For white viewers, who have historically had less work to do in order to use stories as reflective surfaces, the film will be something different. It shares the inclusiveness of its source material, offering precisely what I discovered when I read A Wrinkle in Time as a child: the invitation to identify across, and in spite of, difference. It’s the same skill I spent years learning with the legions of little white girls I met in books and film and classes. When I was younger, my reading practices were absorptive and uncritical enough that I could barge into any story and lose myself in anyone’s skin. The impulse was never “Is this what I’m like?” but “Is this what I could be like?” or, even better, “Is this what other people are like?” — concerns that I don’t regard as consolation prizes for lack of representation, but ones that I found just as thrilling and generative. I didn’t, and still don’t, only approach stories looking for versions of myself. But I am certainly more particular about the people with whom I am willing to claim literary kinship.
It’s so important that younger readers — and a broader range of young readers — now have the chance to develop that critical muscle at an earlier age, experiencing realities like the West African-inspired world of Tomi Adeyemi’s Children of Blood and Bone or Black Lives Matter in Angie Thomas’s The Hate U Give. But it’s also crucial not to lose sight of the power in encountering difference on the page, which gives rise to the need for representation, but also the limits of grounding identification in visuality: writing off a text because you don’t see yourself in it can be a dangerous foreclosure of dialogue and empathy.

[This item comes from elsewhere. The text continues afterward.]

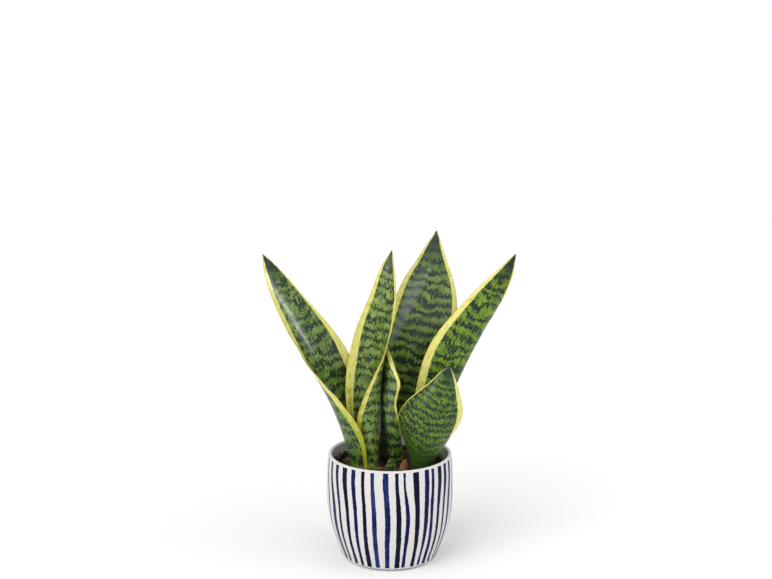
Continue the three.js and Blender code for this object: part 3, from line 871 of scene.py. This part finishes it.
bark = bark_finish()
roughness = bpy.data.textures.new("split bark", "CLOUDS")
roughness.noise_scale = 1.4 * MM
roughness.noise_depth = 2
for number, (direction, turn, share, size) in enumerate(CHIPS, 1):
    angle = math.radians(direction)
    reach = share * SOIL_RADIUS
    height = SOIL_TOP - SOIL_MOUND * share**2 + 0.1 * size[2]
    clear_selection()
    spot = (reach * math.cos(angle) * MM, reach * math.sin(angle) * MM, height * MM)
    bpy.ops.mesh.primitive_cube_add(size=MM, location=spot)
    chip = bpy.context.object
    chip.scale = size
    chip.rotation_euler = (0.2, 0, math.radians(turn))
    bpy.ops.object.transform_apply(location=True, rotation=True, scale=True)
    bpy.ops.object.mode_set(mode="EDIT")
    bpy.ops.mesh.select_all(action="SELECT")
    bpy.ops.mesh.bevel(offset=0.25 * min(size) * MM, segments=2, profile=0.6)
    bpy.ops.mesh.subdivide(number_cuts=6)
    bpy.ops.object.mode_set(mode="OBJECT")
    rough = chip.modifiers.new("rough", "DISPLACE")
    rough.texture = roughness
    rough.texture_coords = "LOCAL"
    rough.strength = 1.6 * MM
    rough.mid_level = 0.55
    apply_modifiers(chip)
    finish_piece(chip, "rough_chip_%d" % number, bark, "bark", "bark_chip_%d" % number)


# %% [markdown]
# Coir strands are long coconut fibres. A fibre is a curve with a thin round bevel, turned into
# a mesh. The four long ones stand for the CAD strands; many short ones are copies of one curl.

# %% Coir strands
def coir_finish():
    material, tree, shader = new_finish("coir", Roughness=0.7)
    place = put(tree, "TexCoord").outputs["Object"]
    shade = cloud(tree, place, (90, 90, 90), 3)
    colour = blend(tree, ramp(tree, shade, 0.35, 0.65), (0.16, 0.055, 0.018, 1), (0.48, 0.24, 0.09, 1))
    tree.links.new(colour, shader.inputs["Base Color"])
    return material


coir = coir_finish()


def make_fibre(points, radius, sides=1, steps=6):
    """A tapered round fibre through points in mm; sides is the bevel's resolution."""
    clear_selection()
    bpy.ops.curve.primitive_nurbs_path_add(location=(0, 0, 0))
    path = bpy.context.object
    spline = path.data.splines[0]
    missing = len(points) - len(spline.points)
    if missing > 0:
        spline.points.add(missing)
    for i, point in enumerate(spline.points):
        x, y, z = points[min(i, len(points) - 1)]
        point.co = (x * MM, y * MM, z * MM, 1)
        point.radius = 1.0 if 0 < i < len(points) - 1 else 0.4
    spline.order_u = 3
    spline.use_endpoint_u = True
    spline.resolution_u = steps
    path.data.bevel_depth = radius * MM
    path.data.bevel_resolution = sides
    path.data.use_fill_caps = True
    bpy.ops.object.convert(target="MESH")
    return bpy.context.object


# the start, the middle and the end of each strand, as shares of the soil's radius
STRANDS = [
    ((-0.42, -0.56), (-0.20, -0.60), (0.02, -0.50)), ((0.10, -0.62), (0.30, -0.75), (0.50, -0.62)),
    ((0.62, 0.42), (0.50, 0.62), (0.30, 0.72)), ((-0.84, 0.10), (-0.92, 0.00), (-0.88, -0.16)),
]
ARCHES = (9, 2.8, 2.8, 2.8)
ROUTE_STEPS = 6
STRAND_RADIUS = 0.32
for number, (ends, arch) in enumerate(zip(STRANDS, ARCHES), 1):
    (ax, ay), (bx, by), (cx, cy) = [(x * SOIL_RADIUS, y * SOIL_RADIUS) for x, y in ends]
    route = []
    for i in range(ROUTE_STEPS + 1):
        t = i / ROUTE_STEPS
        x = (1 - t) ** 2 * ax + 2 * t * (1 - t) * (2 * bx - (ax + cx) / 2) + t * t * cx
        y = (1 - t) ** 2 * ay + 2 * t * (1 - t) * (2 * by - (ay + cy) / 2) + t * t * cy
        rise = arch * math.sin(math.pi * t) + 0.5 * math.sin(9 * t)
        route.append((x, y, soil_height(x, y) - 1 + rise))
    strand = make_fibre(route, STRAND_RADIUS, 2)
    finish_piece(strand, "long_fibre_%d" % number, coir, "coir", "coir_strand_%d" % number)

# %% Short fibres and curls
CURL = [
    (-5, 0, -0.5), (-3, 1.2, 0.9), (0, 1.6, 1.3), (2.6, 0.6, 1.5), (4.2, -1.4, 0.8),
    (5, -2.6, -0.4),
]
SHORT_FIBRES = 170
fibre = make_fibre(CURL, 0.17, 0, 2)
straws = random.Random(23)
tangle = []
for _ in range(SHORT_FIBRES):
    x, y = random_spot(straws, 12, 52.5)
    size = straws.uniform(0.45, 1.3)
    spot = (x, y, soil_height(x, y) + straws.uniform(0.2, 1.0))
    turn = (straws.uniform(-0.5, 0.5), straws.uniform(-0.2, 0.2), straws.uniform(0, math.tau))
    tangle.append(place_copy(fibre, spot, turn, (size, size * straws.uniform(-1, 1), size)))
bpy.data.objects.remove(fibre)
join_into(tangle[0], tangle)
fibres = bpy.context.object
bpy.ops.object.transform_apply(location=True, rotation=True, scale=True)
bpy.ops.object.mode_set(mode="EDIT")
bpy.ops.mesh.select_all(action="SELECT")
bpy.ops.mesh.normals_make_consistent(inside=False)
bpy.ops.object.mode_set(mode="OBJECT")
finish_piece(fibres, "short_fibres", coir, "coir")


# %% [markdown]
# The rhizome and roots are buried, so their CAD shapes are kept and only get a better finish:
# cream flesh with darker rings and a little soil stain.

# %% Root finish on the kept CAD nodes
def root_finish():
    material, tree, shader = new_finish("root flesh", Roughness=0.6)
    place = put(tree, "TexCoord").outputs["Object"]
    rings = cloud(tree, place, (350, 350, 350), 3)
    colour = blend(tree, ramp(tree, rings, 0.35, 0.7), (0.62, 0.42, 0.20, 1), (0.28, 0.14, 0.055, 1))
    tree.links.new(colour, shader.inputs["Base Color"])
    relief_into(tree, shader, rings, 0.0006)
    return material


flesh = root_finish()
for node_name in ("rhizome", "root_1", "root_2", "root_3", "root_4"):
    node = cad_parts[node_name]
    for i in range(len(node.data.materials)):
        node.data.materials[i] = flesh

# %% [markdown]
# A plain studio: a wide pale floor, a pale sky all round for even light, and large soft lamps.
# Big lamps close to the subject give soft shadows and long highlights on the waxy leaves.

# %% Floor, light and camera
clear_selection()
FLOOR_SIZE = 400
ROOM_LIGHT = 0.66
bpy.ops.mesh.primitive_plane_add(size=FLOOR_SIZE, location=(0, 0, 0))
floor = bpy.context.object
floor.name = "floor"
pale = new_finish("pale floor", Roughness=0.9, Base_Color=(0.95, 0.95, 0.95, 1))[0]
floor.data.materials.append(pale)

world = bpy.data.worlds.new("pale room")
world.use_nodes = True
sky = world.node_tree.nodes["Background"]
sky.inputs["Color"].default_value = (1, 1, 1, 1)
sky.inputs["Strength"].default_value = ROOM_LIGHT
scene = bpy.context.scene
scene.world = world
scene.view_settings.view_transform = "Standard"


def soft_lamp(name, place, aim, width, height, power):
    """A tall lit panel, seen only as a gleam in shiny surfaces."""
    data = bpy.data.lights.new(name, "AREA")
    data.shape = "RECTANGLE"
    data.size = width
    data.size_y = height
    data.energy = power
    lamp = bpy.data.objects.new(name, data)
    lamp.location = place
    lamp.rotation_euler = (Vector(aim) - Vector(place)).to_track_quat("-Z", "Y").to_euler()
    lamp.visible_diffuse = False
    scene.collection.objects.link(lamp)


def wide_sun(name, direction, spread, strength):
    """Soft light from one side, from so far away that the floor is lit evenly."""
    data = bpy.data.lights.new(name, "SUN")
    data.angle = math.radians(spread)
    data.energy = strength
    sun = bpy.data.objects.new(name, data)
    sun.rotation_euler = Vector(direction).to_track_quat("-Z", "Y").to_euler()
    scene.collection.objects.link(sun)


wide_sun("window side", (0.6, 0.75, -1.0), 45, 1.3)
wide_sun("room side", (-0.8, 0.5, -0.9), 60, 0.58)
PLANT_MIDDLE = (0, 0, 0.22)
soft_lamp("left strip", (-1.0, -1.1, 0.9), PLANT_MIDDLE, 0.35, 1.3, 16)
soft_lamp("right strip", (1.5, -0.35, 0.75), PLANT_MIDDLE, 0.40, 1.2, 26)

# the camera looks a little down at the plant, through a long lens
CAMERA_PLACE = (-0.004, -1.4, 0.570)
CAMERA_TILT = 11.66
camera_data = bpy.data.cameras.new("camera")
camera_data.lens = 66.5
camera_data.sensor_width = 36
camera = bpy.data.objects.new("camera", camera_data)
camera.location = CAMERA_PLACE
camera.rotation_euler = (math.radians(90 - CAMERA_TILT), 0, 0)
scene.collection.objects.link(camera)
scene.camera = camera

I find it less useful to demand “Why didn’t you include x identity category” of dead write writers and prefer to dedicate more time and attention to finding, engaging with, and championing the work of those living authors — those who embody precisely the kind of identity that has been written out of the “mainstream” version — that do.
My edition of A Wrinkle in Time has an author’s introduction where L’Engle comments on the “beautiful new covers for the Time Quartet,” which she interprets as an “indication that stories have a life of their own, and that they say different things to different people at different times.” It’s interesting that so many of the mixed-to-negative reviews of the film have questioned this book’s adaptability. To me, this has always been a welcoming text, one that is willing to extend a hand and invite you in, along with your wild ideas. I certainly intuited that impulse. I think DuVernay did, too.